_OBJECTIVE_:
Search the listing below for "bodies". Copy each matching line.

_MATERIAL_:
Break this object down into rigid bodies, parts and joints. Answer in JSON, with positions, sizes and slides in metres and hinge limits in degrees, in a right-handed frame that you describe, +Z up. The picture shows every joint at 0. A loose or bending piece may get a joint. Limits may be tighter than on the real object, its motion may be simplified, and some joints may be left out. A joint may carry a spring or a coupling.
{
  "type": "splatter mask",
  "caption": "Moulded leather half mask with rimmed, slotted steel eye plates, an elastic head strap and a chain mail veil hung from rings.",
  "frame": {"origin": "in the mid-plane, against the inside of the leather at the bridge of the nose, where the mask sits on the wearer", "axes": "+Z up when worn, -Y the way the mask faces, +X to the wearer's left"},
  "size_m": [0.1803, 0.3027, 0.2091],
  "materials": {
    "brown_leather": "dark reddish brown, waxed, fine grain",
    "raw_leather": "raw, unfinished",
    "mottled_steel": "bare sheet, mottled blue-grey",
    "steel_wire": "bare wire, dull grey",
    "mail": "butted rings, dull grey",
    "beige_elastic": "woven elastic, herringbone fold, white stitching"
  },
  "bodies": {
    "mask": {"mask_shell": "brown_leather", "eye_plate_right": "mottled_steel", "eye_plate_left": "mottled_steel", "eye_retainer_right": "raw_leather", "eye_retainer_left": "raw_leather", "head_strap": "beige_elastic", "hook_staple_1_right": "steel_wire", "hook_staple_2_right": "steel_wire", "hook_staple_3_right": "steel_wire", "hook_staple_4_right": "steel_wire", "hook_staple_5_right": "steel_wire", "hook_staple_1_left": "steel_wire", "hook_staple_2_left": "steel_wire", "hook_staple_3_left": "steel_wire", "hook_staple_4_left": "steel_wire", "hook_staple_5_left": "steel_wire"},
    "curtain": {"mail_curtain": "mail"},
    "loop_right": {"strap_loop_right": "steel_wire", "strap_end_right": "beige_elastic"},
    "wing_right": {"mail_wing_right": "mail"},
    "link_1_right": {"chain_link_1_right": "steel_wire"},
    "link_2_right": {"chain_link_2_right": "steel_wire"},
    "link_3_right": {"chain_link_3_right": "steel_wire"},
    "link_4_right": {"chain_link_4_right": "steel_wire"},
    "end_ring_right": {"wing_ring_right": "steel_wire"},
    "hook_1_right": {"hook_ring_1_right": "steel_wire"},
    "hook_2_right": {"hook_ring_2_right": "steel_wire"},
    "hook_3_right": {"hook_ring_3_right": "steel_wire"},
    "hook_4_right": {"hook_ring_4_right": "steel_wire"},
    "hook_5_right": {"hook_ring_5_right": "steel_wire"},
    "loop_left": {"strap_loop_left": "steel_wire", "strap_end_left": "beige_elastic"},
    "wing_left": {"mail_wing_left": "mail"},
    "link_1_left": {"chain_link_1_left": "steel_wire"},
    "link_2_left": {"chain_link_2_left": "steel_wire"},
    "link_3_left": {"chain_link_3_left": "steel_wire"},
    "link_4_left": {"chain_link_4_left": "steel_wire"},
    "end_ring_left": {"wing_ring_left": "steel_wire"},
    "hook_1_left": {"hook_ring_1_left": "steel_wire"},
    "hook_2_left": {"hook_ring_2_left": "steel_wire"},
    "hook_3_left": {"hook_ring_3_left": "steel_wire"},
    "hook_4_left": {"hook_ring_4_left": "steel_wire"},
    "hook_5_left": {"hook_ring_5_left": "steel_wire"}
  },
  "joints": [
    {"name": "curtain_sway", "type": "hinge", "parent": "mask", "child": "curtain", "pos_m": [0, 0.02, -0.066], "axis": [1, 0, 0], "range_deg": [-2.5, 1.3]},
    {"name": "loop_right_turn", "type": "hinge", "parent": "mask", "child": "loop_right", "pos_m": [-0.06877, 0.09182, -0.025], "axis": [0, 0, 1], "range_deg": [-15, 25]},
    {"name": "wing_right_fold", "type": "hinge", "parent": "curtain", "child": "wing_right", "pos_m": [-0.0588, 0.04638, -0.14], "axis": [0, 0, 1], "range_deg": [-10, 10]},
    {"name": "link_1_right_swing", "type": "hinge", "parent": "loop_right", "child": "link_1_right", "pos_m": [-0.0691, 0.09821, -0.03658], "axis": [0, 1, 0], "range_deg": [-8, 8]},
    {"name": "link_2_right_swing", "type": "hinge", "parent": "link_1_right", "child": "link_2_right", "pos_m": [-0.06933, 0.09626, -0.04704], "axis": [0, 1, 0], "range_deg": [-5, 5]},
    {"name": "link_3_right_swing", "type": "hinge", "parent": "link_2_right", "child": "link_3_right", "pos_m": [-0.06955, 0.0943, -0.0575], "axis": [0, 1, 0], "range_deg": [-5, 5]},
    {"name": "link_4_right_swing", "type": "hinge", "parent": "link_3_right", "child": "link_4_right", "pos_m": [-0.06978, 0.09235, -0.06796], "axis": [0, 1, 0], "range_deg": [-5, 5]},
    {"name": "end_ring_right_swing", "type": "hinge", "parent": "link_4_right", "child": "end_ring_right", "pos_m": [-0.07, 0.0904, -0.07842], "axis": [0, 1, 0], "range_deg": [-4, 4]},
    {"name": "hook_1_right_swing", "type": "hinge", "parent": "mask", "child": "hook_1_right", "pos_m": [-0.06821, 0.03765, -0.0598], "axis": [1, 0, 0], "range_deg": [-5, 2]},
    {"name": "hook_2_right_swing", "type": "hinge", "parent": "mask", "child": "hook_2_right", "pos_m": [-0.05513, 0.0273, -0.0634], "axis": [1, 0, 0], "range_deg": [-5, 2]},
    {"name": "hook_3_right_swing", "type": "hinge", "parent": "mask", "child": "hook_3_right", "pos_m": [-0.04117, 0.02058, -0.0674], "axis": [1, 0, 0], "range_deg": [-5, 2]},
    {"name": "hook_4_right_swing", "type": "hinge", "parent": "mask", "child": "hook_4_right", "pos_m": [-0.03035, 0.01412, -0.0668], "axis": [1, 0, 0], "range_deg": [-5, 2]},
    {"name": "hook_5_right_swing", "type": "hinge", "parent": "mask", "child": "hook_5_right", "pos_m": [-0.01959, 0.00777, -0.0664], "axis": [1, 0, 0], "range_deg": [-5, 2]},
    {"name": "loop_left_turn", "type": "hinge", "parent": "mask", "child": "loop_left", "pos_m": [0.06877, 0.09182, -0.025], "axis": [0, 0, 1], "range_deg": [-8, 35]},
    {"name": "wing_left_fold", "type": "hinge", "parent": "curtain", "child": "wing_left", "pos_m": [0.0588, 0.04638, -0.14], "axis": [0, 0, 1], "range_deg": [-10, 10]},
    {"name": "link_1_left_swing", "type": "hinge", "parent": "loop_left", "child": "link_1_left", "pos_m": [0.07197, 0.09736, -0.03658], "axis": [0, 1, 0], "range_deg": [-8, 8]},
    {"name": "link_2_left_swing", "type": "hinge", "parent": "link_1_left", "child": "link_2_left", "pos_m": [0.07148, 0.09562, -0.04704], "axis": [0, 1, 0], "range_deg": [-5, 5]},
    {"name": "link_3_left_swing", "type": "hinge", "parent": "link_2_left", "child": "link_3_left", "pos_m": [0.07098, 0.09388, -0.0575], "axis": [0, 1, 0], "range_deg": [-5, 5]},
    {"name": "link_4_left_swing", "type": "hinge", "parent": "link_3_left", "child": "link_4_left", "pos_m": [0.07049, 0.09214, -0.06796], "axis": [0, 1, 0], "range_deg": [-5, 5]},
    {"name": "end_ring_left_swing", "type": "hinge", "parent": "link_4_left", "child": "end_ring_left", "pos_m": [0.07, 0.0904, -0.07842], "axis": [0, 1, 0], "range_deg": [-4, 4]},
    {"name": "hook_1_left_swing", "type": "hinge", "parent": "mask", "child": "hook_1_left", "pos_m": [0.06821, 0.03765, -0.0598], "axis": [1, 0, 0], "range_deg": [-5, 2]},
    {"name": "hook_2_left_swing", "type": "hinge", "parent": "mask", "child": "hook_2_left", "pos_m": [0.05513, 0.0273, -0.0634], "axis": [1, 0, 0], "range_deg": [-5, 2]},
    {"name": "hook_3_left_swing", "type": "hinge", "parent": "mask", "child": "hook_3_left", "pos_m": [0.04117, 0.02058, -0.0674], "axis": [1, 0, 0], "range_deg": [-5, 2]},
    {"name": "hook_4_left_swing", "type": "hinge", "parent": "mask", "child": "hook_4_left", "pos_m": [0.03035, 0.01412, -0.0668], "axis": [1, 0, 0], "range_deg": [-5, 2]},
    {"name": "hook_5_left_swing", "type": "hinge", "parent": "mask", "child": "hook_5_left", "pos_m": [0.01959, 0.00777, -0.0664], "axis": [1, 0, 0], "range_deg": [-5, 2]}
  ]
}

_OUTPUT_:
Break this object down into rigid bodies, parts and joints. Answer in JSON, with positions, sizes and slides in metres and hinge limits in degrees, in a right-handed frame that you describe, +Z up. The picture shows every joint at 0. A loose or bending piece may get a joint. Limits may be tighter than on the real object, its motion may be simplified, and some joints may be left out. A joint may carry a spring or a coupling.
  "bodies": {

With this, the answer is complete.